— Start of Data section —

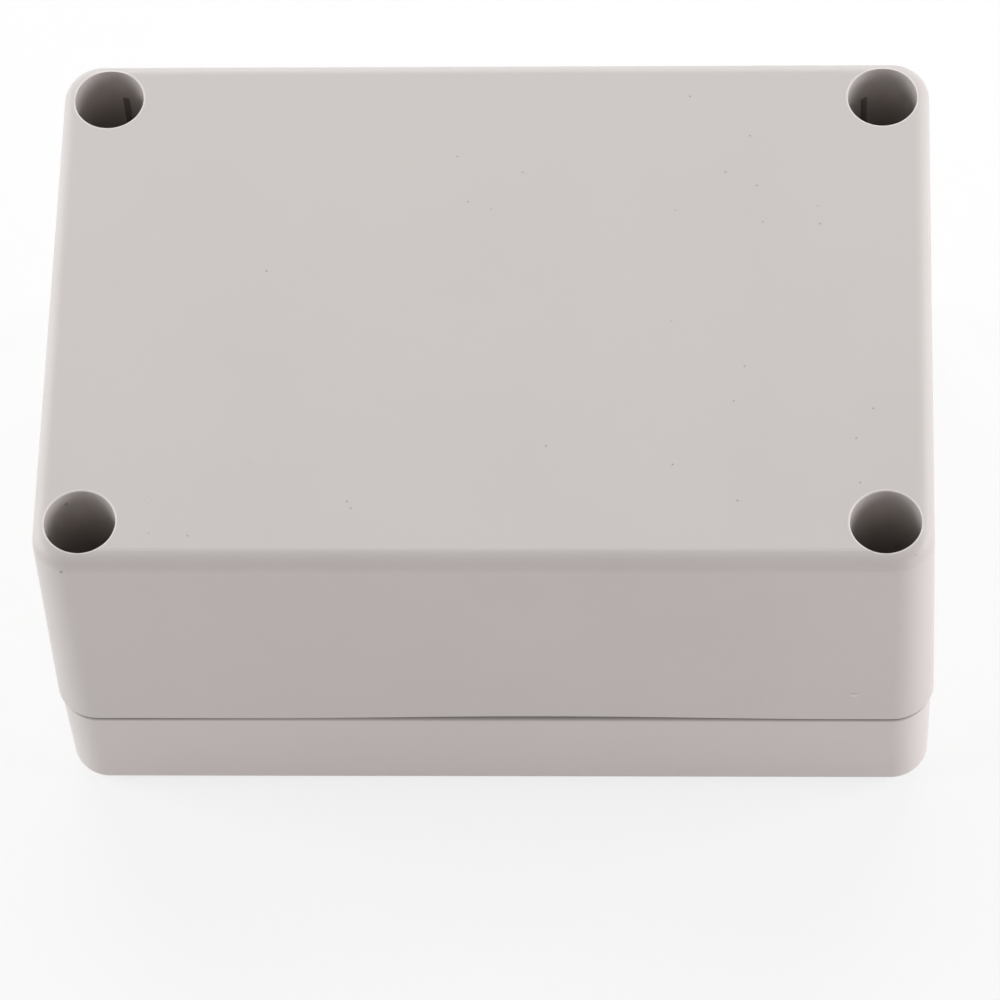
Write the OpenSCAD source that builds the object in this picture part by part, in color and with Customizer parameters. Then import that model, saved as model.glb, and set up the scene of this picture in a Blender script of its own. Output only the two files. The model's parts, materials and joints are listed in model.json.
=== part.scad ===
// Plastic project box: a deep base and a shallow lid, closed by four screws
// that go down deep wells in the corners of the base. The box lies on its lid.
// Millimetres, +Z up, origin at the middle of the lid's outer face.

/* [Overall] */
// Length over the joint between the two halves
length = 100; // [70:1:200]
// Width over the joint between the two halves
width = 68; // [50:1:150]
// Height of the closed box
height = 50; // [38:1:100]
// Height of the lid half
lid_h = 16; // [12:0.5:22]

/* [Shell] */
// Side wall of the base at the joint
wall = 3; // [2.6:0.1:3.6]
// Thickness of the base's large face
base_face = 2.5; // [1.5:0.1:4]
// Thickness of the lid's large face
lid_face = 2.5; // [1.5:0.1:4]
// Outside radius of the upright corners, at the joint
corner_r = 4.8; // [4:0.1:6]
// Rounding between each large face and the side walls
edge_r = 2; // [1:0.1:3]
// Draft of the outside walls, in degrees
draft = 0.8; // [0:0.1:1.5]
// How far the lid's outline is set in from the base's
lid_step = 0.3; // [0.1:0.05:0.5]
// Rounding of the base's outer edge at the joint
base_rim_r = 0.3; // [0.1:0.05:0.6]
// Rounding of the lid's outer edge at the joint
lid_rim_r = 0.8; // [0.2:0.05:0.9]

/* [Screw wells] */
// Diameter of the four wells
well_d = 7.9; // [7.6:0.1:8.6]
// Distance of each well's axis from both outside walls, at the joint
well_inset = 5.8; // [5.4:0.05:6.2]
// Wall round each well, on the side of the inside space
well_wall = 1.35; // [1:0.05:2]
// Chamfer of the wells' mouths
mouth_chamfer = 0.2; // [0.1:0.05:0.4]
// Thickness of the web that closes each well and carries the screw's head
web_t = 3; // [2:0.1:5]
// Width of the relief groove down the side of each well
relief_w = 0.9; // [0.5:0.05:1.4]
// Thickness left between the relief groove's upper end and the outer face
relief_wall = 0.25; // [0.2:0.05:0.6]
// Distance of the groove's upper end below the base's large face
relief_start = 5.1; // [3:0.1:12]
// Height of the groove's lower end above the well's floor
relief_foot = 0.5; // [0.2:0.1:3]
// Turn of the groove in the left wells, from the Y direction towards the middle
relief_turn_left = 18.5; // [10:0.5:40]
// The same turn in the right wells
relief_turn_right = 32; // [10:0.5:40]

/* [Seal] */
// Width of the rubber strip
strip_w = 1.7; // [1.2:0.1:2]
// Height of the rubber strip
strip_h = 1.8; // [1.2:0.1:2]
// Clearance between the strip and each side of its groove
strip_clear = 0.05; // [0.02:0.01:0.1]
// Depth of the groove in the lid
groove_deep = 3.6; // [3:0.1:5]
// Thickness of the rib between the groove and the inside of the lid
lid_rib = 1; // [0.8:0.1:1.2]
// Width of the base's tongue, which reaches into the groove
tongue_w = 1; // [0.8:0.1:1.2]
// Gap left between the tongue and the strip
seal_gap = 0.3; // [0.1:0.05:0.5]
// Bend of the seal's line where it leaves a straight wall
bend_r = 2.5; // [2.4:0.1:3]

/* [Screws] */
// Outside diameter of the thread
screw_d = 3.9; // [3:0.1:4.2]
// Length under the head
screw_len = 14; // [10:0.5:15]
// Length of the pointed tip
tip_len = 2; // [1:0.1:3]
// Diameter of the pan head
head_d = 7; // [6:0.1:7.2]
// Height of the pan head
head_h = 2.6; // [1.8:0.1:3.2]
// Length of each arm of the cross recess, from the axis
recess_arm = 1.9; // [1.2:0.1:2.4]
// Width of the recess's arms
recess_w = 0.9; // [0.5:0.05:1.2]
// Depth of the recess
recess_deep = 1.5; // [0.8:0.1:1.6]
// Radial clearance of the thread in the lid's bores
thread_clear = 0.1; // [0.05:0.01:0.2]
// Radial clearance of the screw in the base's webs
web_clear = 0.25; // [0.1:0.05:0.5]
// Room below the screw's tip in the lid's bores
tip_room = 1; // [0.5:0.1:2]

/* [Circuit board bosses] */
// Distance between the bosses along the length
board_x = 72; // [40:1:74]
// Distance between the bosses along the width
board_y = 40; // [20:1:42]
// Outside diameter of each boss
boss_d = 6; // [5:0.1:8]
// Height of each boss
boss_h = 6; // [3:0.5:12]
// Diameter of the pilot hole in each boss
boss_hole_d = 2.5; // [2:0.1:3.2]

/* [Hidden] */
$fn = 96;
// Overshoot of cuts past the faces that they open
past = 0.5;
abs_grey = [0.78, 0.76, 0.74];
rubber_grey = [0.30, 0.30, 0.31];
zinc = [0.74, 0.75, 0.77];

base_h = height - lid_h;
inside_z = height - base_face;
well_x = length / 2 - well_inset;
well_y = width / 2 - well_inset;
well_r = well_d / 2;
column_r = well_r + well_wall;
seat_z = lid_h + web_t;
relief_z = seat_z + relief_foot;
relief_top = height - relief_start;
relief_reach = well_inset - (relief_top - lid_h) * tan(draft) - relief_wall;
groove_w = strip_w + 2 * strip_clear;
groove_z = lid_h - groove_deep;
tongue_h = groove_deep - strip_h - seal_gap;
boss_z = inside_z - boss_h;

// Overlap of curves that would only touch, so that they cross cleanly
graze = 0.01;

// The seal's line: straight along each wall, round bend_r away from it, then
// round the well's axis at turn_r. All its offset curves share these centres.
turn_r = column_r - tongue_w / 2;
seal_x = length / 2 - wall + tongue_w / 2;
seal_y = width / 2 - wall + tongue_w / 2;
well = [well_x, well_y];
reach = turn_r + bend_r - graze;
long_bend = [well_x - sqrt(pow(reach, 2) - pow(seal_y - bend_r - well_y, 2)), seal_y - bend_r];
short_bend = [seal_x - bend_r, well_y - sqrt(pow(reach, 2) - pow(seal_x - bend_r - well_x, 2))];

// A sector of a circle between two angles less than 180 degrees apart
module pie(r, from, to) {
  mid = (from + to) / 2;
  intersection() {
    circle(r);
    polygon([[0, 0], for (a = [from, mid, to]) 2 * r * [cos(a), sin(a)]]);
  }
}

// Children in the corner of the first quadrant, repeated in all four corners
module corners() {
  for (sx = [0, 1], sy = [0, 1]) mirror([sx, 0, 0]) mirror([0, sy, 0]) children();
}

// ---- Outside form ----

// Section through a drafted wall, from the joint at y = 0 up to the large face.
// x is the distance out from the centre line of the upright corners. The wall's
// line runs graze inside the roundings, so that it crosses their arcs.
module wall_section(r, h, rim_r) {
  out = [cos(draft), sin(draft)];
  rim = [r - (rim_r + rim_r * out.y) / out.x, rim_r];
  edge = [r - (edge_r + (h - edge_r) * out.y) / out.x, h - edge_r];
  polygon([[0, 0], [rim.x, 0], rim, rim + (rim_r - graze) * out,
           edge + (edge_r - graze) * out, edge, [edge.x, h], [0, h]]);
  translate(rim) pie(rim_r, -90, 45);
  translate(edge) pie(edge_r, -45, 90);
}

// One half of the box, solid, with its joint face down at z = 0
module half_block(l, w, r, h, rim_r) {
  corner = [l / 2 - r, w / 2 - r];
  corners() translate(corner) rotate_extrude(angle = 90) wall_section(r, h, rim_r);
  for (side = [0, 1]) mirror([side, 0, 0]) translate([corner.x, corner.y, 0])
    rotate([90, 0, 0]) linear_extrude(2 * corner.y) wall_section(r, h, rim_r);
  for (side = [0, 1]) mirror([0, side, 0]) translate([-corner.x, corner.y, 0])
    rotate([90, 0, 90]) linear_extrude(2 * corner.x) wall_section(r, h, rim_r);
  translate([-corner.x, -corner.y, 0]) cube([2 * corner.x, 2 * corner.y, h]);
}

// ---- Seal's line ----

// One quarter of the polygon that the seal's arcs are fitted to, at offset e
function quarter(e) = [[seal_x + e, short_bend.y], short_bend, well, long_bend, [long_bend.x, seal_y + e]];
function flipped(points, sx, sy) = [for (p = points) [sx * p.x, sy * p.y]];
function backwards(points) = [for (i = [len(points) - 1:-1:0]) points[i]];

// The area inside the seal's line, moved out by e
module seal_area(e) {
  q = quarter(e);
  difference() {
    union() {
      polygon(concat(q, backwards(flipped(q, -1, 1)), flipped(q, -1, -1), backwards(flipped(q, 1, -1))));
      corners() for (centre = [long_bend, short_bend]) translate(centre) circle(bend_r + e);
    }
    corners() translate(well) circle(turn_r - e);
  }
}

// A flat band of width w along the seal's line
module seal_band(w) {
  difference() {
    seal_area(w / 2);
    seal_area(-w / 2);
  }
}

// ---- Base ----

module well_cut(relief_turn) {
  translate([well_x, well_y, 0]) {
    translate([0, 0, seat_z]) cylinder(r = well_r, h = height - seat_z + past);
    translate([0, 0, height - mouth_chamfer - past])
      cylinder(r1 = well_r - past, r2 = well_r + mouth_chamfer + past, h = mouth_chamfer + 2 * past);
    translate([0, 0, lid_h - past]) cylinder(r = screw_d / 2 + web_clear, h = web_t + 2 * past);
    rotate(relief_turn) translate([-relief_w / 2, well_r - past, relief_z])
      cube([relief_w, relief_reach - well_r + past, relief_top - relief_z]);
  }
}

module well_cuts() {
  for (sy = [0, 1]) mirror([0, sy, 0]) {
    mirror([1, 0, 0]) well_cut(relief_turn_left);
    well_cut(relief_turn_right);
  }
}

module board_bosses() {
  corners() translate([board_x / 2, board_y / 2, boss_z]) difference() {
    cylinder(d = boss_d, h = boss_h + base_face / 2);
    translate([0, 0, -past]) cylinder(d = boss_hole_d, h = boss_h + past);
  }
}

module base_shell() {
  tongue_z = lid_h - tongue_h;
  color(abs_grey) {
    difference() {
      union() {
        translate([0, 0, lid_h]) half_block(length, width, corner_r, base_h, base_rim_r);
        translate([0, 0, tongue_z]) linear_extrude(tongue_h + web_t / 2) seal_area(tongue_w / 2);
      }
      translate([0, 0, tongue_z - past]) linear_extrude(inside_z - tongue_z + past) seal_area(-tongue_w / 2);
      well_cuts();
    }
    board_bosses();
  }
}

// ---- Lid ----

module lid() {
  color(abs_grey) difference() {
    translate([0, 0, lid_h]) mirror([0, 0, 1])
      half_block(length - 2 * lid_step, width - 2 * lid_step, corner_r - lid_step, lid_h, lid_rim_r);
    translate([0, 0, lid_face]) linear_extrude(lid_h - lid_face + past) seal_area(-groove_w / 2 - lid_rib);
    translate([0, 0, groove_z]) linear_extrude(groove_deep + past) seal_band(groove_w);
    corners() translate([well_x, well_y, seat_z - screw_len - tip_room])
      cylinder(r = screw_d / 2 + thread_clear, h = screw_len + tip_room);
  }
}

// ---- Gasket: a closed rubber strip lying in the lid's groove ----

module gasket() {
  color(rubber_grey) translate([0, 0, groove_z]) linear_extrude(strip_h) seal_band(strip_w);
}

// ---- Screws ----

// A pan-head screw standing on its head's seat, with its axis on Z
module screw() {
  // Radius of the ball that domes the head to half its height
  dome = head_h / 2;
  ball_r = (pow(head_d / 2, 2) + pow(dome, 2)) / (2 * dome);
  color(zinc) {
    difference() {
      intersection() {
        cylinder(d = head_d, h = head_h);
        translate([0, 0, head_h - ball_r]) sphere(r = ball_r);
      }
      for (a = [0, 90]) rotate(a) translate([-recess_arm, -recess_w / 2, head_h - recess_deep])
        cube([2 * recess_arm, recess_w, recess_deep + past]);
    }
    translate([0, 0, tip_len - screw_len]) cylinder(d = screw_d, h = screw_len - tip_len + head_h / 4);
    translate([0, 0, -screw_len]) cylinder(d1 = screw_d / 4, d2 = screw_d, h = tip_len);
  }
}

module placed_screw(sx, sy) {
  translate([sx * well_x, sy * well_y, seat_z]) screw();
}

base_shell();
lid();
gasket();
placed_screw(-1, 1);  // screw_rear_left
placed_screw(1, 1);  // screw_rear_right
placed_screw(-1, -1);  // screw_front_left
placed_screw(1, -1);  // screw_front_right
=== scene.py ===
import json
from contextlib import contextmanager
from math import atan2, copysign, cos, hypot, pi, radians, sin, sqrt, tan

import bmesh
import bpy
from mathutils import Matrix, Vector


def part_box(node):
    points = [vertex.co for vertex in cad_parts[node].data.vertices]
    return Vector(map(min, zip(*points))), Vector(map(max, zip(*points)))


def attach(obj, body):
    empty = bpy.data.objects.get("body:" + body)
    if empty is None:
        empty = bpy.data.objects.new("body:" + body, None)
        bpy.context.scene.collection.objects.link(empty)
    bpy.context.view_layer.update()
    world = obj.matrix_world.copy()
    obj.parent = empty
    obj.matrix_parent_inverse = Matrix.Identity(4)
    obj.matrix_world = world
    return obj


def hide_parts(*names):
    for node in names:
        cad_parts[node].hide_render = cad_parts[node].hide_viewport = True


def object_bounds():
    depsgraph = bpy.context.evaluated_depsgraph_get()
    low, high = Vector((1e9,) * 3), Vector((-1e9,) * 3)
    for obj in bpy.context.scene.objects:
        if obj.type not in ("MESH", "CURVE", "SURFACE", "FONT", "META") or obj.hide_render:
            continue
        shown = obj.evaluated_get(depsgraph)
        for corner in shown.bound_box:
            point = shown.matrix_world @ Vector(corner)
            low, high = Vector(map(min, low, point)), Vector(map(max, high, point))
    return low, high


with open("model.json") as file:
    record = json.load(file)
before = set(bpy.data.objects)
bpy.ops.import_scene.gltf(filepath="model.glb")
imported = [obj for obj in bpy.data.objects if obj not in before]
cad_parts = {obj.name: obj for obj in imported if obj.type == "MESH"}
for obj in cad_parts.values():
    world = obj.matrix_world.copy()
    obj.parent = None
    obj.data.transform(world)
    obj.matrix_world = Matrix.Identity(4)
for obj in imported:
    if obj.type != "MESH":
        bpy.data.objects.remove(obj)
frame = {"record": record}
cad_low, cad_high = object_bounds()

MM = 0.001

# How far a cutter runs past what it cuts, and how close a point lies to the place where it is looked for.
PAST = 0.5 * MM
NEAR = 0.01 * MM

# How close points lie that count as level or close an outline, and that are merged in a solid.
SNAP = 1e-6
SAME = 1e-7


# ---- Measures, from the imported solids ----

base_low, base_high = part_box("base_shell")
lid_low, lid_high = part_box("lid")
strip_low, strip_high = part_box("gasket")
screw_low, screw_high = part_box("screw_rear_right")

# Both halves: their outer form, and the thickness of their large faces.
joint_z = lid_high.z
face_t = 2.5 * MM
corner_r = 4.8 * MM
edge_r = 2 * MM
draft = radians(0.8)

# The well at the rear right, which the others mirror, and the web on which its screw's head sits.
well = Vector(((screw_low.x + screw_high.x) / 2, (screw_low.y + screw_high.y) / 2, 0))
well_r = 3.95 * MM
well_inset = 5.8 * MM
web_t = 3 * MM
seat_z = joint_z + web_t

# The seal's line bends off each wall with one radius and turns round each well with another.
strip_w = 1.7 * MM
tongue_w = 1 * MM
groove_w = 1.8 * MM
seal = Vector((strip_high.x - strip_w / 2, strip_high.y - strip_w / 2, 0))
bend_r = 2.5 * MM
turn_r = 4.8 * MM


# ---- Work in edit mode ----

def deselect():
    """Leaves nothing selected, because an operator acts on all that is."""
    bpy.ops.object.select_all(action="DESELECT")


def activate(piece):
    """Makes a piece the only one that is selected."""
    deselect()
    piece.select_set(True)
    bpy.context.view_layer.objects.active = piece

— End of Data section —

Your goal:
Repeat, exactly as they stand above, the lines from the line with "module placed_screw(sx, sy)" to the line with "obj.parent = None", both lines included.

Answer to the exercise:
module placed_screw(sx, sy) {
  translate([sx * well_x, sy * well_y, seat_z]) screw();
}

base_shell();
lid();
gasket();
placed_screw(-1, 1);  // screw_rear_left
placed_screw(1, 1);  // screw_rear_right
placed_screw(-1, -1);  // screw_front_left
placed_screw(1, -1);  // screw_front_right
=== scene.py ===
import json
from contextlib import contextmanager
from math import atan2, copysign, cos, hypot, pi, radians, sin, sqrt, tan

import bmesh
import bpy
from mathutils import Matrix, Vector


def part_box(node):
    points = [vertex.co for vertex in cad_parts[node].data.vertices]
    return Vector(map(min, zip(*points))), Vector(map(max, zip(*points)))


def attach(obj, body):
    empty = bpy.data.objects.get("body:" + body)
    if empty is None:
        empty = bpy.data.objects.new("body:" + body, None)
        bpy.context.scene.collection.objects.link(empty)
    bpy.context.view_layer.update()
    world = obj.matrix_world.copy()
    obj.parent = empty
    obj.matrix_parent_inverse = Matrix.Identity(4)
    obj.matrix_world = world
    return obj


def hide_parts(*names):
    for node in names:
        cad_parts[node].hide_render = cad_parts[node].hide_viewport = True


def object_bounds():
    depsgraph = bpy.context.evaluated_depsgraph_get()
    low, high = Vector((1e9,) * 3), Vector((-1e9,) * 3)
    for obj in bpy.context.scene.objects:
        if obj.type not in ("MESH", "CURVE", "SURFACE", "FONT", "META") or obj.hide_render:
            continue
        shown = obj.evaluated_get(depsgraph)
        for corner in shown.bound_box:
            point = shown.matrix_world @ Vector(corner)
            low, high = Vector(map(min, low, point)), Vector(map(max, high, point))
    return low, high


with open("model.json") as file:
    record = json.load(file)
before = set(bpy.data.objects)
bpy.ops.import_scene.gltf(filepath="model.glb")
imported = [obj for obj in bpy.data.objects if obj not in before]
cad_parts = {obj.name: obj for obj in imported if obj.type == "MESH"}
for obj in cad_parts.values():
    world = obj.matrix_world.copy()
    obj.parent = None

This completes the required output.